Stock Research Using Fundamental Analysis: Part II
I will now address “additional” fundamental statistics that need to be studied before purchasing a company’s stock. Keep in mind that a company’s statistics are extremely important when evaluating which company to buy stock in! Remember these statistics will be conveniently provided for you on financial websites such as Yahoo Finance or Google Finance.
One statistic an investor needs to research is the market capitalization of a company. This is the market value of the shares outstanding at a point in time. Market cap is the best measure of a company’s size. This can be found easily by typing the stock symbol into a financial website.
Pay attention to the market cap! Is the company growing or losing market capitalization over time? One great way to monitor changes in a company’s market cap, and other important statistics, is by setting up a spreadsheet for each company you invest in. This will alert you to any important fundamental changes in your company’s stock.
There are large-cap, mid-cap, and small-cap stocks. In addition to these, there are mega-cap, micro-cap, and nano cap stocks. Normally, large-cap stocks are established companies that are considered stable and less risky. Small and mid-cap stocks, on the other hand, are riskier but can have potentially larger gains. However, there is no cut off value today.
Another important statistic to study is return-on-equity. This is usually indicated by a percentage and lets the investor know how effective management is. Return-on-equity indicates the profit not being paid out in dividends to the stockholder. Instead, often the company retains and reinvests its’ profits. This figure will tell you if the company is using its investments well to grow earnings.
I, personally, like to see return-on-equity 15% and, preferably, 20% and higher! A higher return on equity is usually a “pricier” stock than one with a lower return-on-equity. This financial ratio will also help the investor to compare companies in the same industry.
I will now address another important stock measurement to research: the current ratio. This lets you know if the company has the ability to pay its’ short-term bills. The company needs to be well prepared for short-term obligations.
The current ratio divides current assets by current liabilities. Once again, this figure will be provided for you on the financial website of your choosing. Current assets are things like cash, inventory, and accounts receivable. Current liabilities are everything a company owes such as short-term debt or accounts payable. I prefer to see a company with a minimum current ratio of 2-1.

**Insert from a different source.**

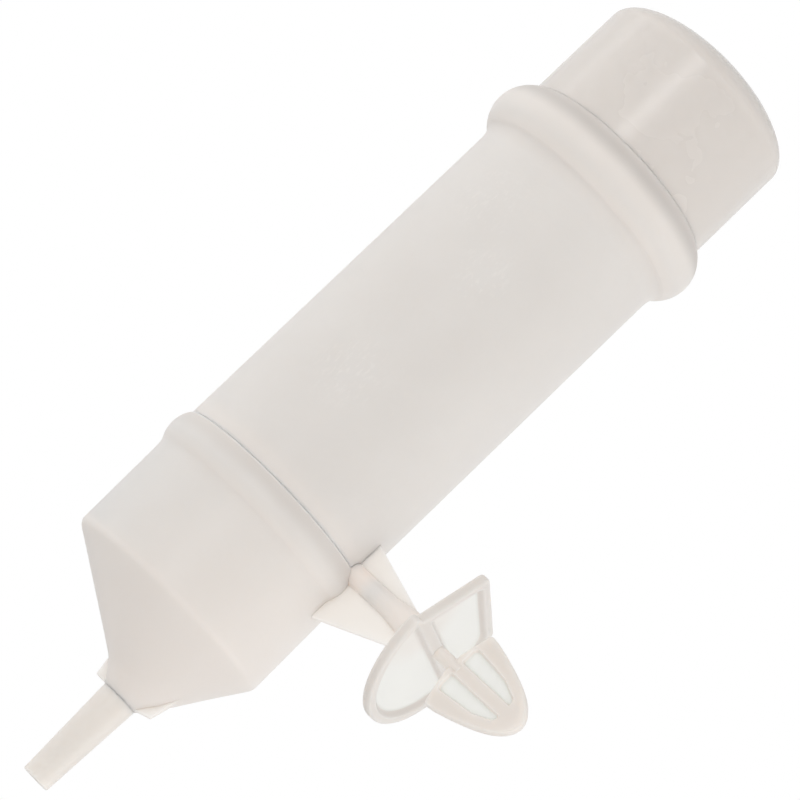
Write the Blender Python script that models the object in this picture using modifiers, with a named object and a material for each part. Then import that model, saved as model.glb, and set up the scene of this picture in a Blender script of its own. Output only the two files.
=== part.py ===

Another statistic an investor should look at is the 52-week range of the company’s stock. These figures can be found online in a stock’s quote summary. The 52-week range will tell you the lowest and highest prices of the company’ stock over the preceding year. For example, the company NextEra Energy’s (NEE) 52-week range is $144.70-$173.06. Currently, as of this writing, the stock is at $170.93.
An investor should also make sure the company has adequate cash flow. Cash flow is the money moving in and out of a business and is shown on the Cash Flow Statement. You want to invest in a company that generates positive cash flow. “Free” cash flow should also be positive as it is an important metric for measuring the company’s performance. It is important to make sure the company has ample cash reserves.
In conclusion, do not purchase your stock without studying the company’s fundamentals (statistics) first. Financial websites will provide the investor with the fundamentals of a company. Create a spreadsheet for “each” company you invest in to assist you in monitoring each of your companies statistics long-term.
As an Accountant and D-I-Y Investor, I perform extensive financial market research of each and every company before I purchase its’ stock. I study the company’s fundamentals, financial statements, quarterly and annual reports, and management. All of the information I need is conveniently provided for me online.